**Information provided**
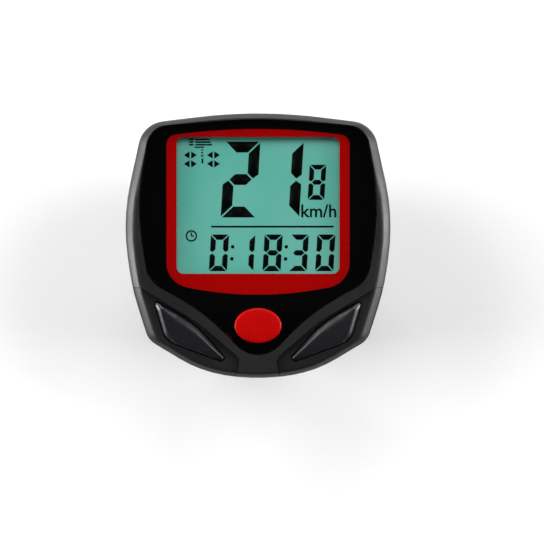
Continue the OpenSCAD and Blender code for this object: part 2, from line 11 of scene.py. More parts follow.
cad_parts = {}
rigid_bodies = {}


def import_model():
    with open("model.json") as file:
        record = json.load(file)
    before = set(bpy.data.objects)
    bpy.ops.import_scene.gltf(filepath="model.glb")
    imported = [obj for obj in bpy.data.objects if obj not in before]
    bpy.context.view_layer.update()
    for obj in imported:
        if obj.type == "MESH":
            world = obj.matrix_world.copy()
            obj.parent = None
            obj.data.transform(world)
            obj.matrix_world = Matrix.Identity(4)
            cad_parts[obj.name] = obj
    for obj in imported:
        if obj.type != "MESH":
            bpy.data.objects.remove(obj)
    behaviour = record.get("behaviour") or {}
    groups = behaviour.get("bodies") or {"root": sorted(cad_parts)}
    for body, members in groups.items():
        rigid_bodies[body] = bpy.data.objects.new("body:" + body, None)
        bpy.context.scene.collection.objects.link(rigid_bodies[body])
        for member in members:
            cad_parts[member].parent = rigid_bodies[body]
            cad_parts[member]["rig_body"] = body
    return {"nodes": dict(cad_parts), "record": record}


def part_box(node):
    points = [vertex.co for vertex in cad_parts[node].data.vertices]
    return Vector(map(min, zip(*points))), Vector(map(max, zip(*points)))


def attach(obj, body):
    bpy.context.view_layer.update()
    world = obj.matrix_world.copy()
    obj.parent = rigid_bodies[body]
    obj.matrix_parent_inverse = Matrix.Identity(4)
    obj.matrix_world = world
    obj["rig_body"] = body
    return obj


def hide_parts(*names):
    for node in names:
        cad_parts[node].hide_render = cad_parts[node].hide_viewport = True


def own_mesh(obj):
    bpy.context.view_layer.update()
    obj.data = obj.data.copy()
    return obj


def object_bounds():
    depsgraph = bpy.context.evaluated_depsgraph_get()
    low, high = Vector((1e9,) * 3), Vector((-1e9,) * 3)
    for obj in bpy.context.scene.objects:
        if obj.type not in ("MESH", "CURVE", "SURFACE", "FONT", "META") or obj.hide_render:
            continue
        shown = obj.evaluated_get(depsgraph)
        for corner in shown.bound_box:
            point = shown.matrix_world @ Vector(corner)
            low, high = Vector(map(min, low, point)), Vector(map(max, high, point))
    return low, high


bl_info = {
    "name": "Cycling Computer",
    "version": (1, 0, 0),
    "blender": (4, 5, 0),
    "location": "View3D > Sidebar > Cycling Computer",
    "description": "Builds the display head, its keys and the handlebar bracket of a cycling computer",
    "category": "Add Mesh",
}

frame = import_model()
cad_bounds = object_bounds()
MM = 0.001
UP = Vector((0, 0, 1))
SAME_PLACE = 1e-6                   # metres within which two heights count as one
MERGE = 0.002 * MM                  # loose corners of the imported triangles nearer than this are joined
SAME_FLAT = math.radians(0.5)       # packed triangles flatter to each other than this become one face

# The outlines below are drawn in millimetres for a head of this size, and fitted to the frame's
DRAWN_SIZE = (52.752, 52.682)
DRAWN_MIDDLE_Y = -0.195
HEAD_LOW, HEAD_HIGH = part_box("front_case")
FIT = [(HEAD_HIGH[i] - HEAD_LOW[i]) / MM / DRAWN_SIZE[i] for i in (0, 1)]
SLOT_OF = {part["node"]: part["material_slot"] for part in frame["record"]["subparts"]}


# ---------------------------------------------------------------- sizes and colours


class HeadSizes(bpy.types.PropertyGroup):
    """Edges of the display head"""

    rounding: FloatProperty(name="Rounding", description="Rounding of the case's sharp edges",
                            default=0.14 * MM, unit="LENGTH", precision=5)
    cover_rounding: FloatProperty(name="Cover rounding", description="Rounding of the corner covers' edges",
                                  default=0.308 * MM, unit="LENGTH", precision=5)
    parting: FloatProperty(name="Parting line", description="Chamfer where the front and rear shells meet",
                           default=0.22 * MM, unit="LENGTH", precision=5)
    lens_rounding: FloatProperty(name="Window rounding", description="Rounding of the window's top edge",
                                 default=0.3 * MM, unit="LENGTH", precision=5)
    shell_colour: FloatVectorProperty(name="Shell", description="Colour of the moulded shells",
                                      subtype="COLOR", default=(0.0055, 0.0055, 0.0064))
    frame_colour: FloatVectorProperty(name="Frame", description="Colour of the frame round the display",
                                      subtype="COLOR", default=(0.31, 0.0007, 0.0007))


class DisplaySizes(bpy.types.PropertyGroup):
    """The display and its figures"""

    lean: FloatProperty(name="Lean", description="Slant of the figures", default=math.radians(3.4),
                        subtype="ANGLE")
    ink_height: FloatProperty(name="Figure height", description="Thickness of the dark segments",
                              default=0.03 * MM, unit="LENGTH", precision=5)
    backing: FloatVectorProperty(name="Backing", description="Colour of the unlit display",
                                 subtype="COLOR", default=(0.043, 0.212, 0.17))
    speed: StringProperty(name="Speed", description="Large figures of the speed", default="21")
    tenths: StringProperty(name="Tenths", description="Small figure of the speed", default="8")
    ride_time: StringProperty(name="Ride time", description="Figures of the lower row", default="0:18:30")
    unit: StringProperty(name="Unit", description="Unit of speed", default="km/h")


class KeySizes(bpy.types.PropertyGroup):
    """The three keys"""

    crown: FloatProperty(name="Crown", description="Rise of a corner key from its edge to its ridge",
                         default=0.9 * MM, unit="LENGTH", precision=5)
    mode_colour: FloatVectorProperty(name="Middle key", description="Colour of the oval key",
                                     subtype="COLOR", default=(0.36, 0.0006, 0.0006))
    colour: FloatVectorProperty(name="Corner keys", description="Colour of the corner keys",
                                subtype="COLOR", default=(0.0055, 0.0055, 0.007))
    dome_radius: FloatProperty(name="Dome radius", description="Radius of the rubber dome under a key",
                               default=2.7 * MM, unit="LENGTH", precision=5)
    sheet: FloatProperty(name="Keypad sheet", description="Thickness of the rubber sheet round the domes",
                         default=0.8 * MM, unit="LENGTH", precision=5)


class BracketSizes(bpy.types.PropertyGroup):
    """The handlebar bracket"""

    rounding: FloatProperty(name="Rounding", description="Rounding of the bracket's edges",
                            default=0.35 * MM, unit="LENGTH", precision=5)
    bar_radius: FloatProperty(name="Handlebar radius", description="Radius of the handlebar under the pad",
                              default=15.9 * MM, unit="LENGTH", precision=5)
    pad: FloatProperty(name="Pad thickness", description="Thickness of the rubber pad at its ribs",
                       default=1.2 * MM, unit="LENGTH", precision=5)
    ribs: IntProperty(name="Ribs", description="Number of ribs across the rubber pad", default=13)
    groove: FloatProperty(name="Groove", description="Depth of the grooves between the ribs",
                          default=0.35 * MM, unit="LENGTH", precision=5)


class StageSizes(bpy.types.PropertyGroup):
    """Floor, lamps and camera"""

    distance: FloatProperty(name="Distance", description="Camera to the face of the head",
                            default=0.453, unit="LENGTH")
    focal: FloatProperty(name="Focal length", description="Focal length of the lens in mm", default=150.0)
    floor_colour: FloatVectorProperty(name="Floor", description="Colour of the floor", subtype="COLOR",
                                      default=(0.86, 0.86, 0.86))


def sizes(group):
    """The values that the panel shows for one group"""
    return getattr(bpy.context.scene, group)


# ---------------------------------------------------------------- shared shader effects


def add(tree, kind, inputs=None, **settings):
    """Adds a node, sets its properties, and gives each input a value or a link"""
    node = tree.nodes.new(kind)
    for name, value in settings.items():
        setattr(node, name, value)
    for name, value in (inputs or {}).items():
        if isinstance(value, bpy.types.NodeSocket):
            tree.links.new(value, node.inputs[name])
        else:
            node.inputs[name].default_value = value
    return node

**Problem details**
Please reproduce exactly the lines above, beginning with the first and ending with the line that contains "before = set(bpy.data.objects)", and include nothing outside that range.

**Task result**
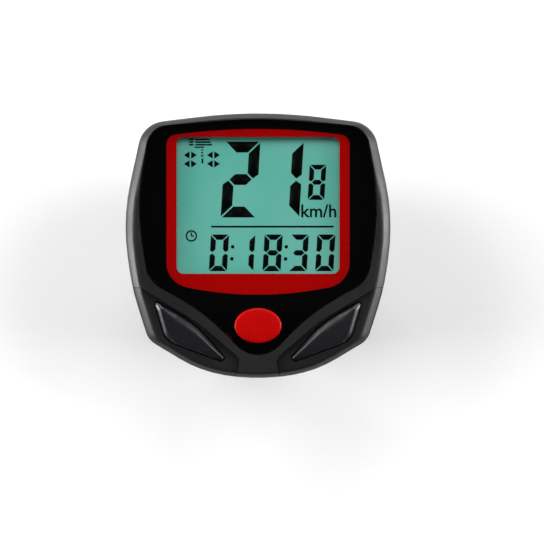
Continue the OpenSCAD and Blender code for this object: part 2, from line 11 of scene.py. More parts follow.
cad_parts = {}
rigid_bodies = {}


def import_model():
    with open("model.json") as file:
        record = json.load(file)
    before = set(bpy.data.objects)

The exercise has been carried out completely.